Peso Filipina memimpin dengan pelemahan sebesar 0,27% di posisi PHP 57,162/US$, sedangkan ringgit malaysia terpaut dibawah peso dengan depresiasi 0,24% di level MYR 4,220/US$, serta diikuti oleh pelemahan baht Thailand 0,16% di level BHT 31,77/US$.

Pelemahan juga terjadi pada mata uang rupee India, dong Vietnam, dan dolar Singapura dengan masing-masing terpantau melemah 0,09%, 0,07%, dan 0,05%.

Adapun, dolar Taiwan menjadi yang terkuat dengan penguatan tipis 0,04% di level TWD 30,277/US$.

Rupiah pun turut mengikuti jejak dolar Taiwan, dengan penguatan sebesar 0,03% di posisi Rp16.450/US$, yang diikuti oleh yen Jepang dan won Korea dengan sama-sama terapresiasi 0,02%.

Pelemahan pada mayoritas mata uang Asia tak lepas dari pergerakan indeks dolar AS (DXY) yang tengah mengalami penguatan. Pada waktu yang sama, DXY terpantau mengalami penguatan 0,05% di level 97,828.

Penguatan dolar AS terjadi setelah rilis data inflasi produsen (Producer Price Index/PPI) AS yang turun 0,1% pada periode Agustus, setelah sempat melonjak 0,7% di Juli. Data ini memperkuat ekspektasi bahwa The Federal Reserve akan menurunkan suku bunga pada rapat kebijakan pekan depan.

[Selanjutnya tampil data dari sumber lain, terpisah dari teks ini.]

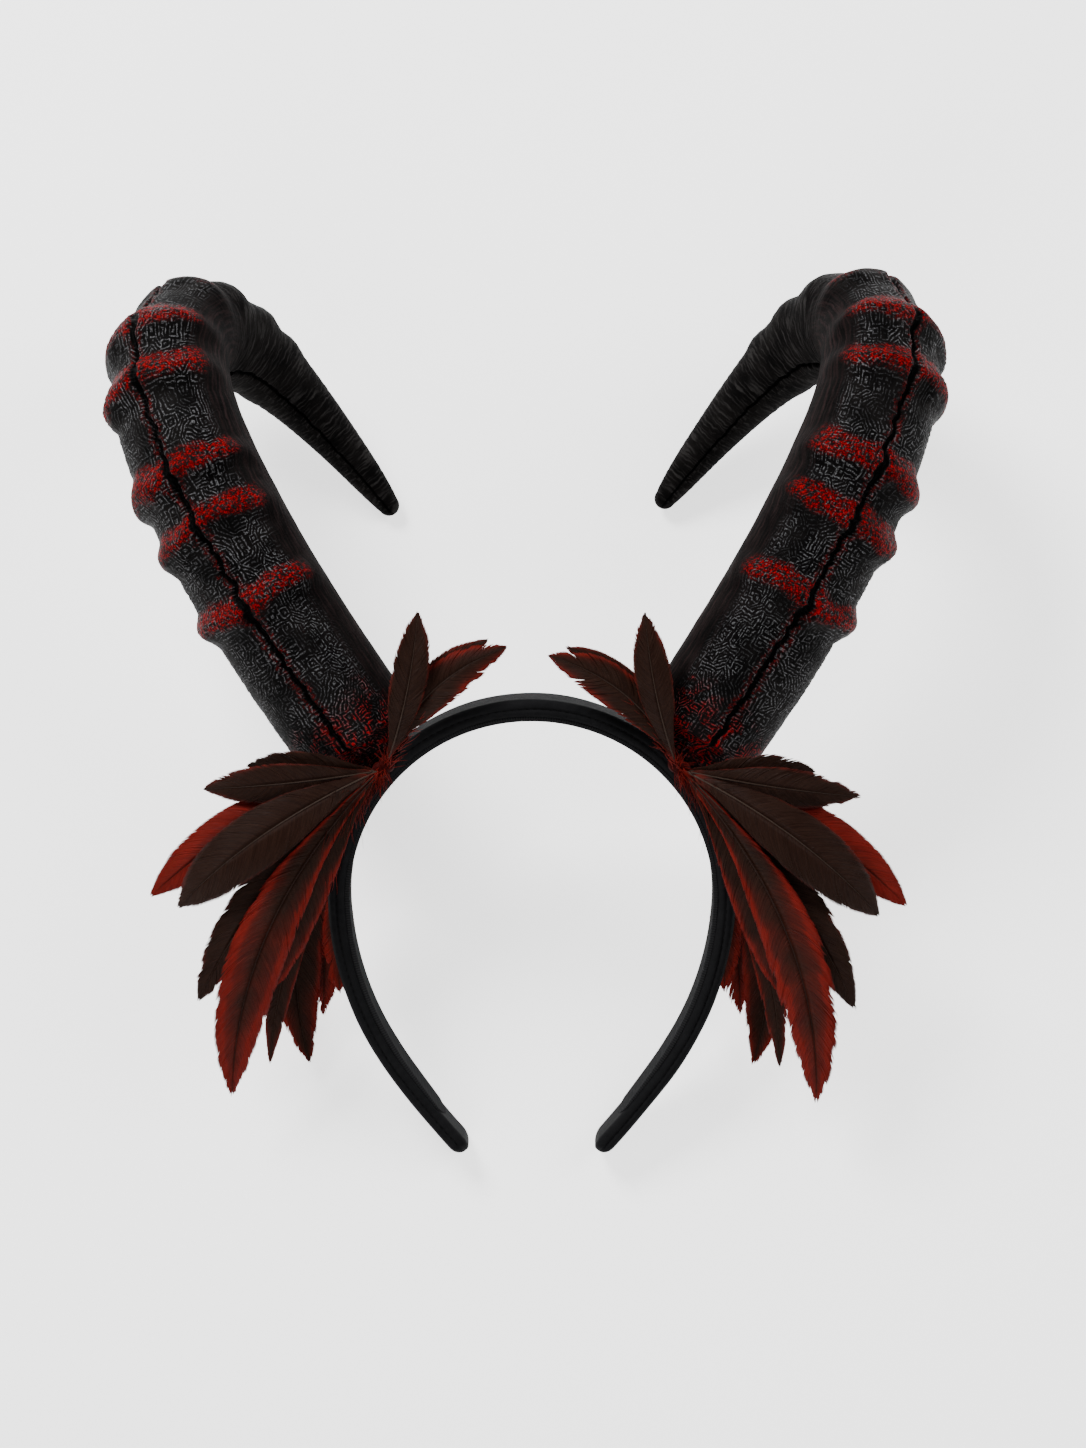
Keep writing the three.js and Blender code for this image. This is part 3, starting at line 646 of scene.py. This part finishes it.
# Crackle of the paint on the front, fibres on the other sides and hoops towards the tip
folded = shifted + (t.noise(shifted, 0.13, 1.0, "Color") - (0.5, 0.5, 0.5)) * 9.0
vein = 1 - t.add("ShaderNodeTexVoronoi", {"feature": "DISTANCE_TO_EDGE"}, {
    "Vector": folded, "Scale": 0.34}).smooth(0.0, 0.16)
wriggle = 1 - (t.noise(shifted, 0.55) - 0.5).math("ABSOLUTE").smooth(0.0, 0.05)
patch = t.noise(shifted, 0.05).smooth(0.36, 0.58)
crackled = (vein * 0.75 + wriggle * 0.55).math("MINIMUM", 1.0) * front * (1 - share.smooth(0.52, 0.62)) * (
    0.25 + 0.75 * patch)
stroke_place = t.vector(angle.math("COSINE") * 5.5, angle.math("SINE") * 5.5, share * 9 + seed)
fibre = t.noise(stroke_place, 2.2, 3.0) - 0.5
hoop_place = along_horn + 5 * (angle - 0.6).math("SINE") + 6 * t.noise(shifted, 0.06, 1.0)
hoop = (hoop_place * 1.9).math("SINE") * t.noise(shifted, 0.22, 1.0).smooth(0.35, 0.6)
grain = given.also("Grain")
tip_part = share.smooth(0.56, 0.68)
detail = (
    given.also("Crackle") * crackled
    + grain * (1.6 * fibre * (1 - 0.7 * tip_part) * (1 - 0.5 * front))
    + grain * 0.75 * hoop * tip_part
    + 0.5 * (t.noise(shifted, 0.09) - 0.5) * (1 - tip_part)
) * (0.25 + 0.75 * stoutness)
rise = (ring * ring_shown * given.also("Ring height") + detail
        - groove * given.also("Groove depth") * stoutness + groove_edge * 0.28 * front)
moved = base + direction.unit() * (rise * (girth / 1.5).smooth(0.0, 1.0))
# The foot sits on the round back of the band
part = moved.parts()
from_centre = (part * part + part.also("Z") * part.also("Z")).math("SQRT")
pushed = (given.also("Foot seat") / from_centre).math("MAXIMUM", 1.0)
for name, value in {
    "paint": paint * ring_shown, "groove": groove, "front": front, "share": share,
    "beside": (1 - groove_share.smooth(1.1, 2.6)) * front,
    "sheet": t.vector(along_horn, wrapped(angle) * girth, seed * 31),
}.items():
    net = stored(net, name, value)
shaped = moved_to(net, t.vector(part * pushed, part.also("Y"), part.also("Z") * pushed))
joined = t.add("GeometryNodeMergeByDistance", {}, {"Geometry": shaped, "Distance": 0.002})
close_tree(t, joined, given)

# The foam's paint, with painted highlights: short strokes pressed in blocks, each ruled or nested in its own direction,
# and light grey glints painted along some of them
BLOCKS_PER_MM = 0.24
STROKE_PITCH = 1.15
painted_foam, t = new_material("painted_foam")
place = t.place()
paint, groove, front, share, beside = (
    t.attribute(name) for name in ("paint", "groove", "front", "share", "beside"))
sheet = t.attribute("sheet", "Vector")  # millimetres along and round the horn
cloud = t.noise(place, 90.0, 3.0)
speckle = t.noise(place, 650.0, 3.0, Roughness=0.6)
fine = t.noise(place, 1600.0)
sheet_bent = sheet + (t.noise(sheet, 0.3, 1.0, "Color") - (0.5, 0.5, 0.5)) * 1.8
block = t.add("ShaderNodeTexVoronoi", {"voronoi_dimensions": "2D", "distance": "CHEBYCHEV"},
              {"Vector": sheet_bent, "Scale": BLOCKS_PER_MM}, "Color")
block_chance = block.parts()
block_turn = (block_chance * 4).math("FLOOR") * (math.pi / 4)
nested = (block.also("Distance") * (2 * math.pi / STROKE_PITCH / BLOCKS_PER_MM)).math("SINE")
bent_along = sheet_bent.parts()
bent_round = bent_along.also("Y")
ruled = ((bent_along * block_turn.math("COSINE") + bent_round * block_turn.math("SINE"))
         * (2 * math.pi / STROKE_PITCH)).math("SINE")
stroke = ruled + (nested - ruled) * block_chance.also("Y").smooth(0.35, 0.45)
strokes = stroke.smooth(0.1, 0.8) * t.noise(sheet, 0.7).smooth(0.36, 0.48)
streak = t.noise(t.vector(bent_along * 0.08, bent_round * 0.9), 1.0, 3.0)
hooped = t.noise(t.vector(bent_along * 1.2, bent_round * 0.12), 1.0)
tip_part = share.smooth(0.55, 0.66)
# Red paint: at the root, higher on the side of the crown, on the rings and along the groove
root_edge = (share + bent_round * 0.001 + 0.07 * (cloud - 0.5)).smooth(0.01, 0.06)
rooted = share.smooth(-0.05, -0.035) * (1 - root_edge) * front.smooth(0.2, 0.9)
rooted = rooted * (t.noise(sheet, 0.17).smooth(0.42, 0.56) * 0.8 + 0.2 - share.smooth(-0.005, 0.02) * 0.2)
ringed = (paint * 1.1 + 0.9 * (cloud - 0.5)).smooth(0.15, 0.75) * speckle.smooth(0.4, 0.58) * front.smooth(0.1, 0.7)
lined = beside.smooth(0.3, 1.0) * speckle.smooth(0.4, 0.65) * 0.35
red = (ringed + rooted * (0.9 * strokes + 0.7 * speckle.smooth(0.54, 0.64)) + lined).math("MINIMUM", 1.0)
red = red * (1 - groove.smooth(0.15, 0.6))
red_tone = (fine.smooth(0.4, 0.7) + 0.6 * rooted * strokes).math("MINIMUM", 1.0)
charcoal = t.mix(cloud.smooth(0.35, 0.65), (0.0024, 0.0022, 0.0022), (0.0054, 0.0047, 0.0045))
fibrous = t.mix(streak.smooth(0.4, 0.76) * (1 - front) * (1 - tip_part), charcoal, (0.02, 0.0115, 0.0115))
hoops = t.mix(hooped.smooth(0.46, 0.7) * tip_part, fibrous, (0.019, 0.0175, 0.017))
# Painted highlight: light grey glints in the base colour on the strokes of the front, standing in for the shine of the
# paint
painted_glint = strokes * front.smooth(0.35, 0.9) * (1 - tip_part) * (0.25 + 0.75 * t.noise(sheet, 0.09).smooth(0.38, 0.56))
with_painted_glints = t.mix(painted_glint * (0.15 + 0.85 * fine.smooth(0.42, 0.6)), hoops, (0.1, 0.1, 0.104))
colour = t.mix(red, with_painted_glints, t.mix(red_tone, (0.03, 0.0005, 0.0008), (0.27, 0.003, 0.005)))
in_shadow = (groove.smooth(0.2, 0.7) + 1 - share.smooth(-0.055, -0.04)).math("MINIMUM", 1.0)
t.surface(
    Base_Color=t.mix(in_shadow * 0.95, colour, (0.0008, 0.0008, 0.0008)),
    Roughness=0.72 - 0.22 * front,
    Specular_IOR_Level=0.015,
    bump=(0.4 * fine + 0.5 * speckle + 0.9 * strokes * front + 0.5 * hooped * tip_part, 0.00022),
)


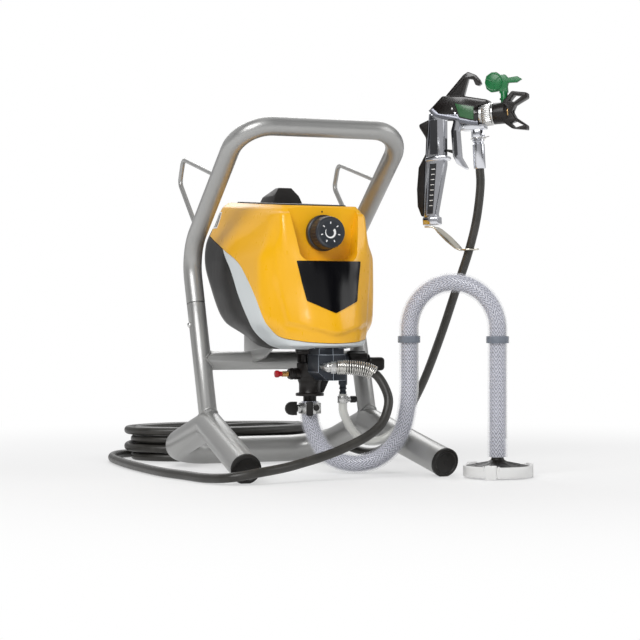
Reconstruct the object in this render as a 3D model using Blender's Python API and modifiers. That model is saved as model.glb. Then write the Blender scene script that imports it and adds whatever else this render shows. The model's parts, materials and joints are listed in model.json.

Pasar menilai pemangkasan suku bunga sebesar 25 basis poin hampir pasti dilakukan, sementara peluang pemangkasan lebih agresif sebesar 50 bps dinilai relatif kecil. Ekspektasi tersebut semestinya memberi ruang bagi mata uang negara berkembang untuk menguat, namun tren penguatan DXY justru menekan banyak mata uang Asia di tengah ketidakpastian global.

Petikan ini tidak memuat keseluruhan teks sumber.